■ **WRITTEN REQUEST**:
The records that follow must be reproduced in full, exactly as written.

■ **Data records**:
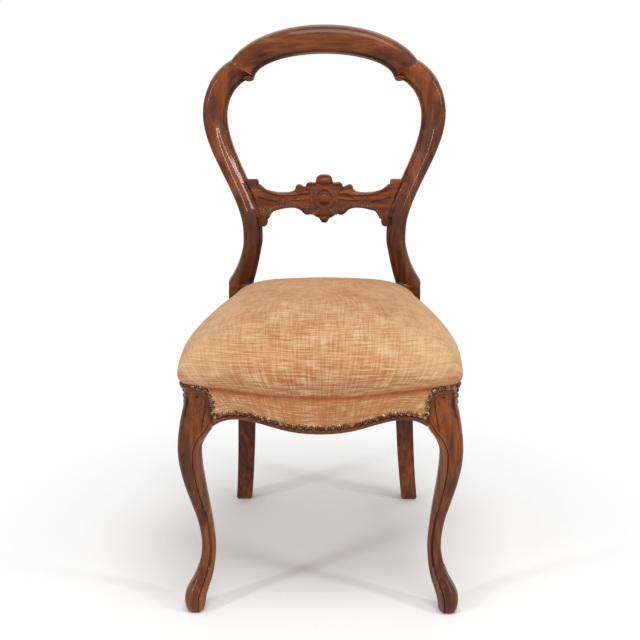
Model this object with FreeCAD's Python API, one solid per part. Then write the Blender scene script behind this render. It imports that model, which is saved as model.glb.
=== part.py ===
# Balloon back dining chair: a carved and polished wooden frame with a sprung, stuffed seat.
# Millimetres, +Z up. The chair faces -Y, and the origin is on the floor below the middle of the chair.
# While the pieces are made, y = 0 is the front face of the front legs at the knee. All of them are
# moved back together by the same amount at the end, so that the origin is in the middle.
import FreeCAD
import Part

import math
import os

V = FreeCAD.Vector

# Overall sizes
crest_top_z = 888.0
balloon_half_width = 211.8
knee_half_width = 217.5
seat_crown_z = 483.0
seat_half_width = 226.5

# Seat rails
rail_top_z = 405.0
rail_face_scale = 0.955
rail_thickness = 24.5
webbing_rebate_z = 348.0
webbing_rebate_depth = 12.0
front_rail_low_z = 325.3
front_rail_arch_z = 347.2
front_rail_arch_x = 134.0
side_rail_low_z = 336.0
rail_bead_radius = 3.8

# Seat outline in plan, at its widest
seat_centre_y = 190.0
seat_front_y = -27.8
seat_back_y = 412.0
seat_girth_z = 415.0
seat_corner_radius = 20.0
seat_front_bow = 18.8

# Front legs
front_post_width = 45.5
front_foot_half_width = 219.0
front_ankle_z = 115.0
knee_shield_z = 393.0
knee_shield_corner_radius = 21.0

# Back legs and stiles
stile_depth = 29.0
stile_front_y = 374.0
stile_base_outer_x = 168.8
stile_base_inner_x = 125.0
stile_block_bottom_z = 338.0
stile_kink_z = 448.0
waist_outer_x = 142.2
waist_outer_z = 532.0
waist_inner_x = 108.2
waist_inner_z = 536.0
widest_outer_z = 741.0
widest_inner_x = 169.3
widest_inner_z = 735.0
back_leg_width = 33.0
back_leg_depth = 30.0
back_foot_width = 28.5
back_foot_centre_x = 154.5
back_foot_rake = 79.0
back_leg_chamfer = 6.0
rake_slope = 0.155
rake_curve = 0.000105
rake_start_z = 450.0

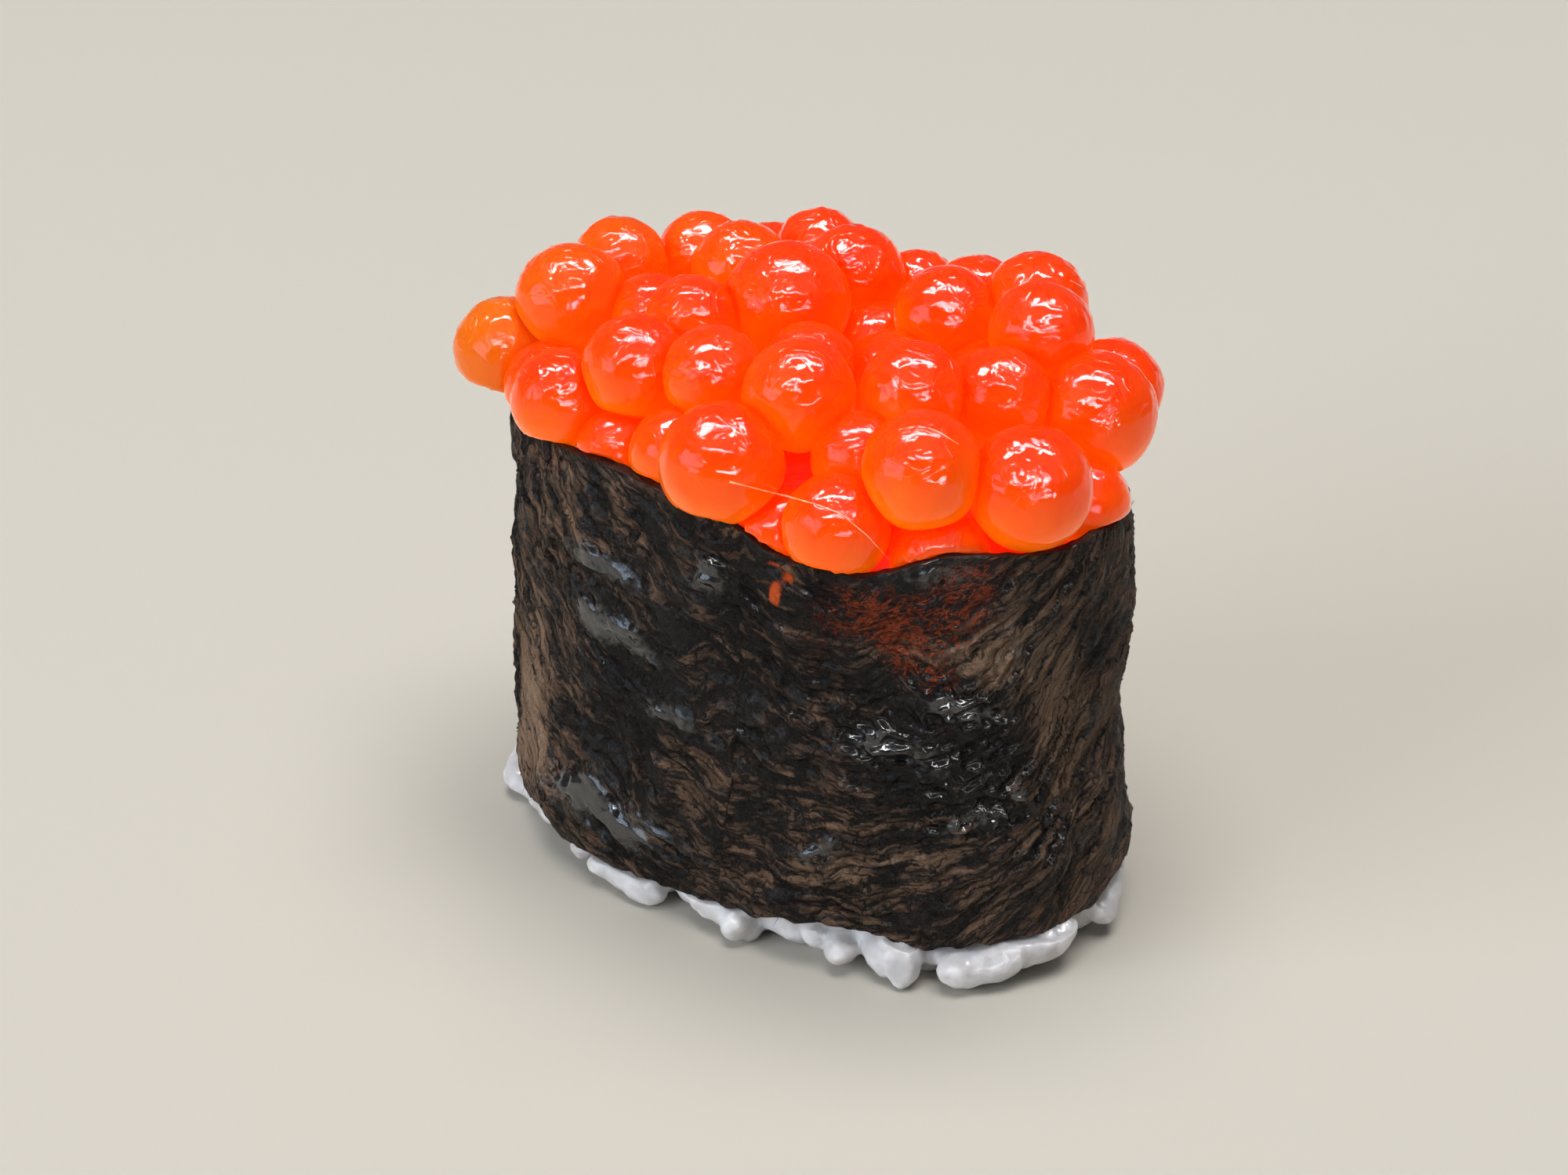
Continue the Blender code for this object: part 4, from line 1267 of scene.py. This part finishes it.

■ **TASK SOLUTION**:
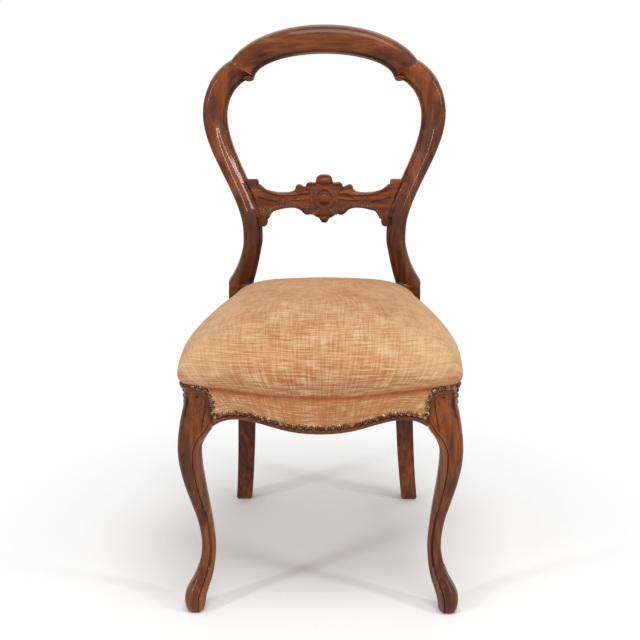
Model this object with FreeCAD's Python API, one solid per part. Then write the Blender scene script behind this render. It imports that model, which is saved as model.glb.
=== part.py ===
# Balloon back dining chair: a carved and polished wooden frame with a sprung, stuffed seat.
# Millimetres, +Z up. The chair faces -Y, and the origin is on the floor below the middle of the chair.
# While the pieces are made, y = 0 is the front face of the front legs at the knee. All of them are
# moved back together by the same amount at the end, so that the origin is in the middle.
import FreeCAD
import Part

import math
import os

V = FreeCAD.Vector

# Overall sizes
crest_top_z = 888.0
balloon_half_width = 211.8
knee_half_width = 217.5
seat_crown_z = 483.0
seat_half_width = 226.5

# Seat rails
rail_top_z = 405.0
rail_face_scale = 0.955
rail_thickness = 24.5
webbing_rebate_z = 348.0
webbing_rebate_depth = 12.0
front_rail_low_z = 325.3
front_rail_arch_z = 347.2
front_rail_arch_x = 134.0
side_rail_low_z = 336.0
rail_bead_radius = 3.8

# Seat outline in plan, at its widest
seat_centre_y = 190.0
seat_front_y = -27.8
seat_back_y = 412.0
seat_girth_z = 415.0
seat_corner_radius = 20.0
seat_front_bow = 18.8

# Front legs
front_post_width = 45.5
front_foot_half_width = 219.0
front_ankle_z = 115.0
knee_shield_z = 393.0
knee_shield_corner_radius = 21.0

# Back legs and stiles
stile_depth = 29.0
stile_front_y = 374.0
stile_base_outer_x = 168.8
stile_base_inner_x = 125.0
stile_block_bottom_z = 338.0
stile_kink_z = 448.0
waist_outer_x = 142.2
waist_outer_z = 532.0
waist_inner_x = 108.2
waist_inner_z = 536.0
widest_outer_z = 741.0
widest_inner_x = 169.3
widest_inner_z = 735.0
back_leg_width = 33.0
back_leg_depth = 30.0
back_foot_width = 28.5
back_foot_centre_x = 154.5
back_foot_rake = 79.0
back_leg_chamfer = 6.0
rake_slope = 0.155
rake_curve = 0.000105
rake_start_z = 450.0

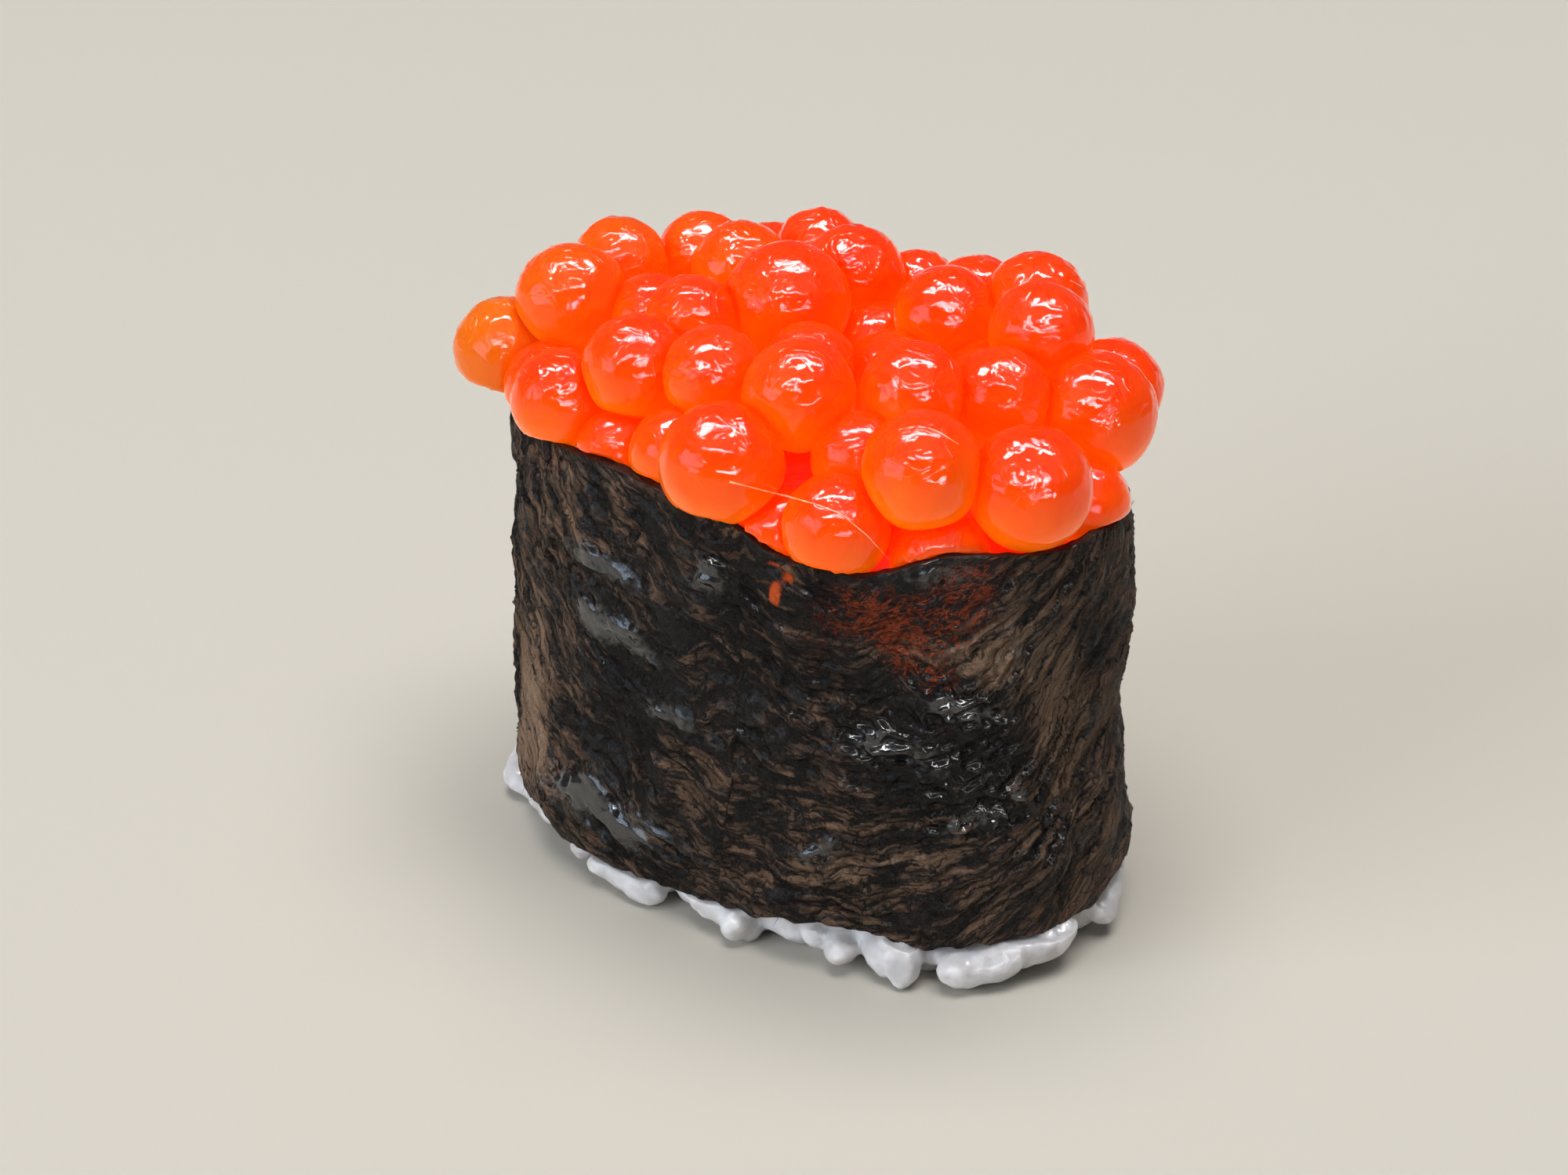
Continue the Blender code for this object: part 4, from line 1267 of scene.py. This part finishes it.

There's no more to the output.